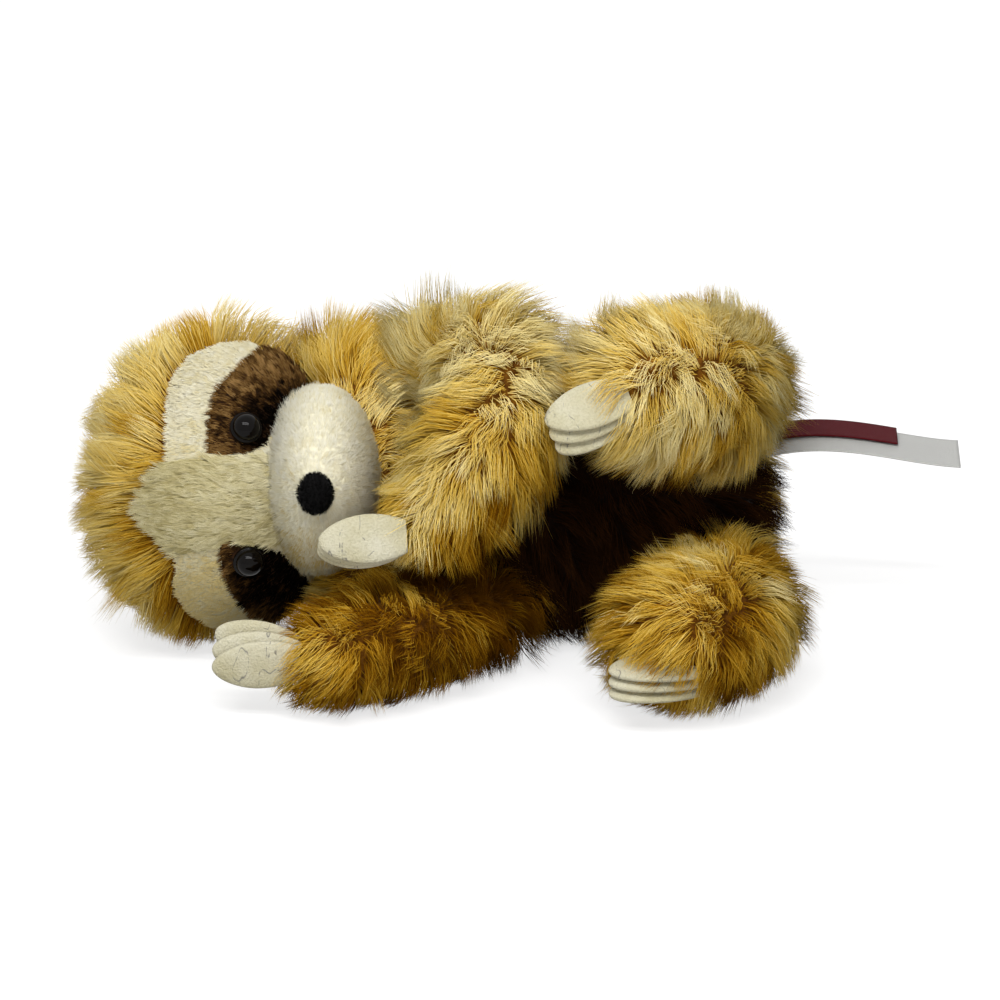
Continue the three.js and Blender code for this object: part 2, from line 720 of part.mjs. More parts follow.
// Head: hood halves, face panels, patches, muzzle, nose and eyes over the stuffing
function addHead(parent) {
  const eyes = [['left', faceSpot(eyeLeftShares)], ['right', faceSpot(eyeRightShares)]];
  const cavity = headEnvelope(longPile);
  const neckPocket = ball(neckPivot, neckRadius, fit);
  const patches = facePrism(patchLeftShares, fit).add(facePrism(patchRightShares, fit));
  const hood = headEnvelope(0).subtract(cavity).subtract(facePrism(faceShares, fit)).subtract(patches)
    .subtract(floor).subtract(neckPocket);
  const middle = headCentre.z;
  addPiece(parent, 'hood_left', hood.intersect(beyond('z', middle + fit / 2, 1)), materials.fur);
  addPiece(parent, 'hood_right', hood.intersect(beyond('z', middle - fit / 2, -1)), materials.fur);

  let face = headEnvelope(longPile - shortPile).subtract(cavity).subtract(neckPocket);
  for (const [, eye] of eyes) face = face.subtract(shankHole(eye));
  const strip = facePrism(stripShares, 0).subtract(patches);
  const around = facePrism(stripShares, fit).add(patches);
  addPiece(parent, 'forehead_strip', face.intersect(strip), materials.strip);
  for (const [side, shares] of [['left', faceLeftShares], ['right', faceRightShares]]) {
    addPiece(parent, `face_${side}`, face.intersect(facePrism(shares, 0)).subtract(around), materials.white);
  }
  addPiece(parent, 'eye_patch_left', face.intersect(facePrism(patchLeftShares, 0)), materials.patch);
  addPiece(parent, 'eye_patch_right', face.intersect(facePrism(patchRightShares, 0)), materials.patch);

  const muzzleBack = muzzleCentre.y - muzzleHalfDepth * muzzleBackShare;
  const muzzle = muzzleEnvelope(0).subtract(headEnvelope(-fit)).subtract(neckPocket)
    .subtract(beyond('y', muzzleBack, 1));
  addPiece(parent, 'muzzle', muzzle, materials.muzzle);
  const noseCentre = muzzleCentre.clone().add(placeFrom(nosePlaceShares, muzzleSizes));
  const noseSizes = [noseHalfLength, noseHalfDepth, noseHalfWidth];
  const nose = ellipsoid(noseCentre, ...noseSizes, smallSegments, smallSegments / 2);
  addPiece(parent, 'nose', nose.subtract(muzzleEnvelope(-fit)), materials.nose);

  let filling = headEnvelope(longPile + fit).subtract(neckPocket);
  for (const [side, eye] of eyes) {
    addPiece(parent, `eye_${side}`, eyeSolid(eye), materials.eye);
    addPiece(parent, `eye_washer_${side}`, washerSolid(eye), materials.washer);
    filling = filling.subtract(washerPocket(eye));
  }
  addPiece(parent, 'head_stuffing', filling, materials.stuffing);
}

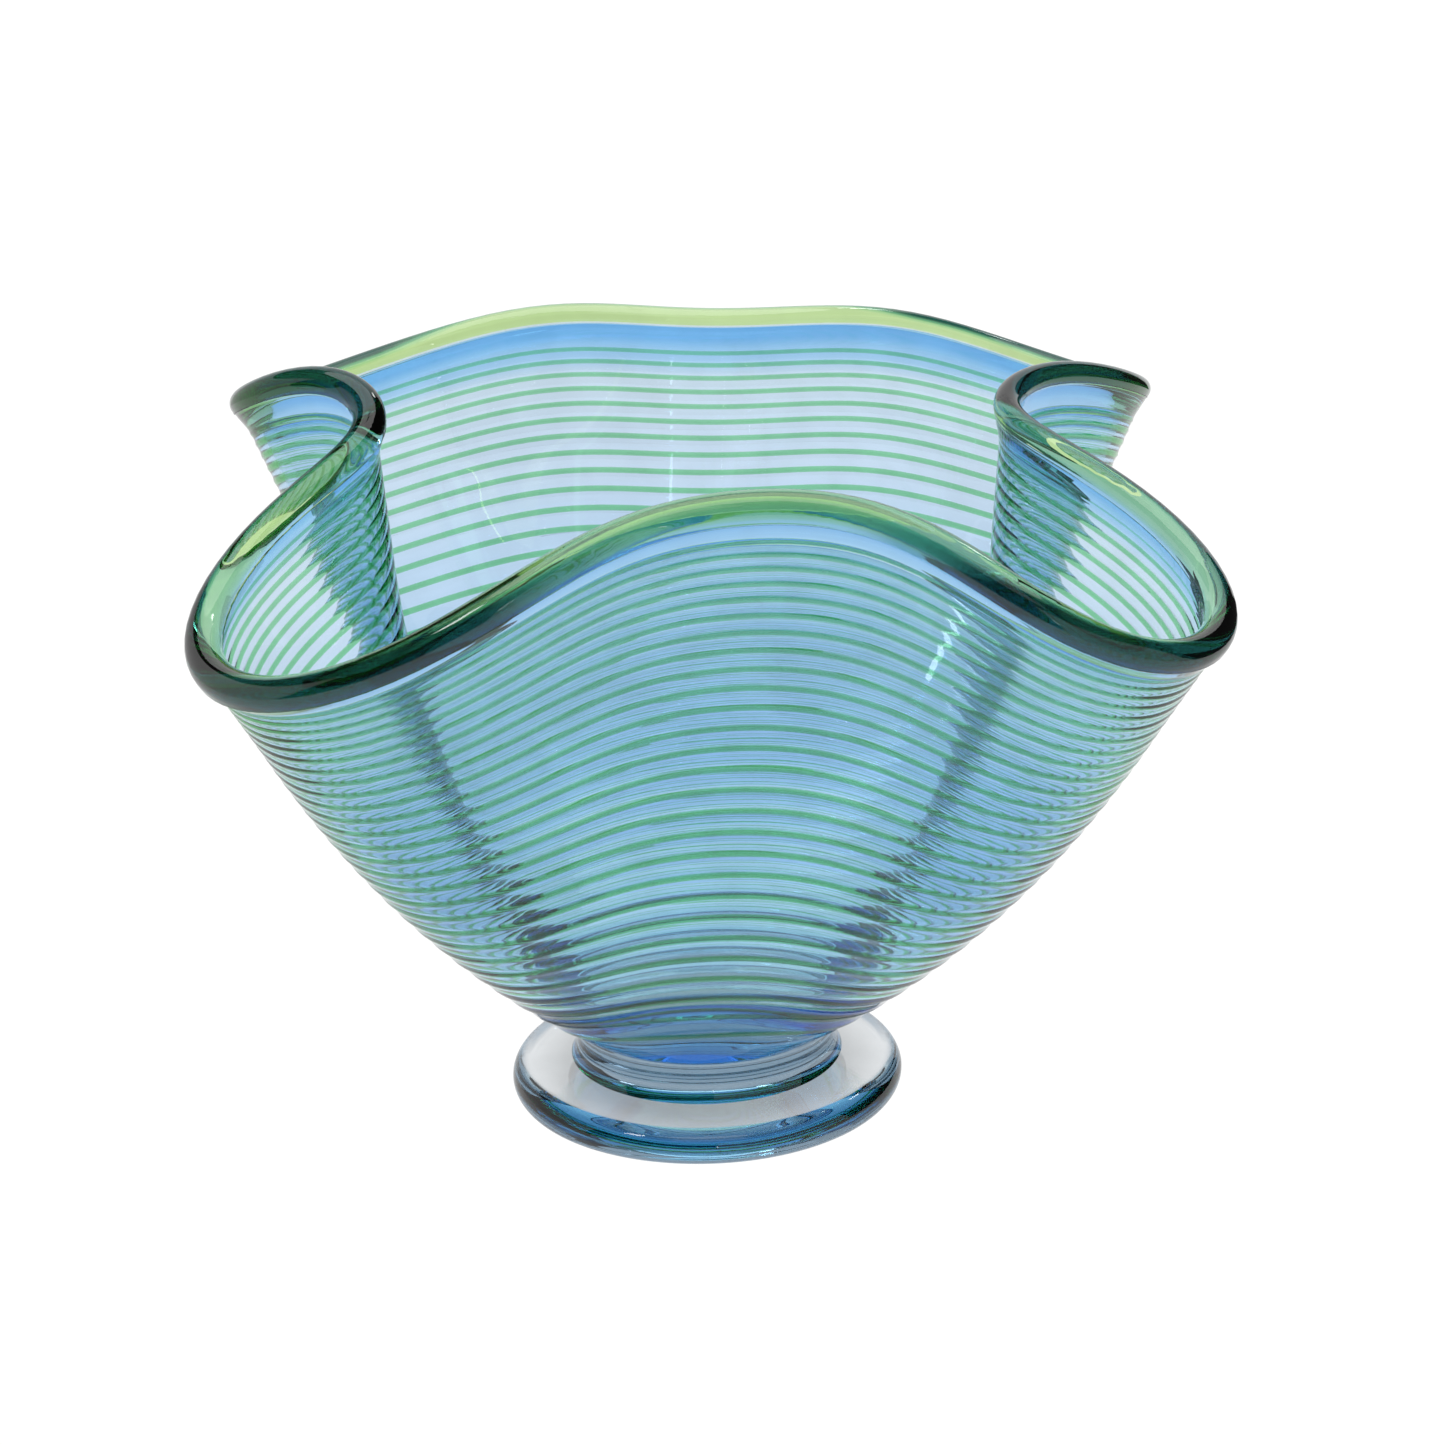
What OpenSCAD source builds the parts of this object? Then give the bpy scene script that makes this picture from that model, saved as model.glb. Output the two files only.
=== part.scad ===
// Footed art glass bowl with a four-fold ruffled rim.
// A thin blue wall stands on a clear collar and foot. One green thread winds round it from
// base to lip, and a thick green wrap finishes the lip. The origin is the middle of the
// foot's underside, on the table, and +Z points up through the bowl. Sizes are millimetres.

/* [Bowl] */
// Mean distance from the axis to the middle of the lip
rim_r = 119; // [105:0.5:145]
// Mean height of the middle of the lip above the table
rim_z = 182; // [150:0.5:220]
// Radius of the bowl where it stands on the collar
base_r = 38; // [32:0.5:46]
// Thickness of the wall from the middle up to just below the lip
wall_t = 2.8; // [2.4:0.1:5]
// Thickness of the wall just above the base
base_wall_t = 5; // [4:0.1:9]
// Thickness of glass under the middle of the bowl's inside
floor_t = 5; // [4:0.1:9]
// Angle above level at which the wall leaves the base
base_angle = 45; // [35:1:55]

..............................

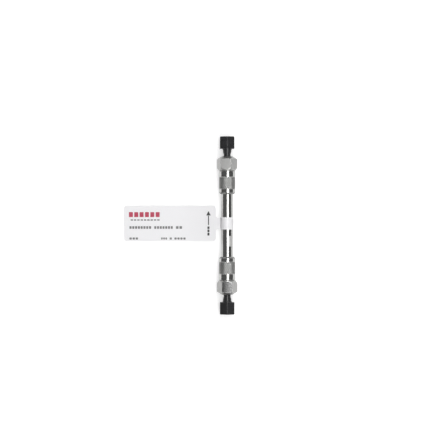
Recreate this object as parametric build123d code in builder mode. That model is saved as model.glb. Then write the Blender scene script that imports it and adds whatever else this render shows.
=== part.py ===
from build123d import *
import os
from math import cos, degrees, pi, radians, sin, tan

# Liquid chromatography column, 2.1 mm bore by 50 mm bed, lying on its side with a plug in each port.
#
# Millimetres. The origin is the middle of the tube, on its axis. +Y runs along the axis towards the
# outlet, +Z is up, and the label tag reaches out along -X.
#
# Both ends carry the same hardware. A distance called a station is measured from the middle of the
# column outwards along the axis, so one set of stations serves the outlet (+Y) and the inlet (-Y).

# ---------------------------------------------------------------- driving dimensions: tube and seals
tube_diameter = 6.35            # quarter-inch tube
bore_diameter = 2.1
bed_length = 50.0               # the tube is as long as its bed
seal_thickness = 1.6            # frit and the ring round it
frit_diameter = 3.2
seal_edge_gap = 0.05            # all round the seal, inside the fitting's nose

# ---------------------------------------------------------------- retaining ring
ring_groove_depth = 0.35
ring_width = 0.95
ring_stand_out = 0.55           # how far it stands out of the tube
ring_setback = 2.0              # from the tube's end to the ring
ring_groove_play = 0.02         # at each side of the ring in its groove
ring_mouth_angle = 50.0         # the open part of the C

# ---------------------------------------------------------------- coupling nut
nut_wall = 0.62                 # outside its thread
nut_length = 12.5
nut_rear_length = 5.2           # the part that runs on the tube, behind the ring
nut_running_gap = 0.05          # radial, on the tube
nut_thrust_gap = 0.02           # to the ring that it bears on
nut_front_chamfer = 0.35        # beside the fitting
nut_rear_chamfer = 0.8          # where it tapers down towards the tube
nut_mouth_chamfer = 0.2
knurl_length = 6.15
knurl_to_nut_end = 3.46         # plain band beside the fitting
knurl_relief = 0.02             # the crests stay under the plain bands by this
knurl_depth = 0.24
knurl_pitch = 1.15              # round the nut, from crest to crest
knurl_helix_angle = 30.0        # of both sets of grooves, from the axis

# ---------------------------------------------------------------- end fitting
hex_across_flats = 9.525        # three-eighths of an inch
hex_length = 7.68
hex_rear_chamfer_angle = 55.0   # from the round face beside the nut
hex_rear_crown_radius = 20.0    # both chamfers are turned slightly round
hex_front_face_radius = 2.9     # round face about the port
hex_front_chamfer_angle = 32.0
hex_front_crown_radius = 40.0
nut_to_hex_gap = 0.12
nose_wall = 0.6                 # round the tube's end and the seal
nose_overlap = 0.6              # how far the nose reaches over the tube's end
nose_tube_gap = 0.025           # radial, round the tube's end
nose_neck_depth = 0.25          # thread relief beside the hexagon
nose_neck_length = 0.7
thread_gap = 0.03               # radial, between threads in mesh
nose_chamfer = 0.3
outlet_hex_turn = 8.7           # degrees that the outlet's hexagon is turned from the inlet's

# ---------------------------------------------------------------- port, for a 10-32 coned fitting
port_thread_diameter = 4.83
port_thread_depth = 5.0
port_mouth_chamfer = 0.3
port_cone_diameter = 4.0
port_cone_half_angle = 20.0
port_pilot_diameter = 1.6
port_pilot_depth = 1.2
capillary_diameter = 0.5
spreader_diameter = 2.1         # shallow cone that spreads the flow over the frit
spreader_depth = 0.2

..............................

(Your objective)
Give back, exactly as written, each line from the one that contains "Continue the three.js" through the one that contains "addPiece(parent, 'hood_right', hood.intersect(beyond('z', middle".

(Complete output)
Continue the three.js and Blender code for this object: part 2, from line 720 of part.mjs. More parts follow.
// Head: hood halves, face panels, patches, muzzle, nose and eyes over the stuffing
function addHead(parent) {
  const eyes = [['left', faceSpot(eyeLeftShares)], ['right', faceSpot(eyeRightShares)]];
  const cavity = headEnvelope(longPile);
  const neckPocket = ball(neckPivot, neckRadius, fit);
  const patches = facePrism(patchLeftShares, fit).add(facePrism(patchRightShares, fit));
  const hood = headEnvelope(0).subtract(cavity).subtract(facePrism(faceShares, fit)).subtract(patches)
    .subtract(floor).subtract(neckPocket);
  const middle = headCentre.z;
  addPiece(parent, 'hood_left', hood.intersect(beyond('z', middle + fit / 2, 1)), materials.fur);
  addPiece(parent, 'hood_right', hood.intersect(beyond('z', middle - fit / 2, -1)), materials.fur);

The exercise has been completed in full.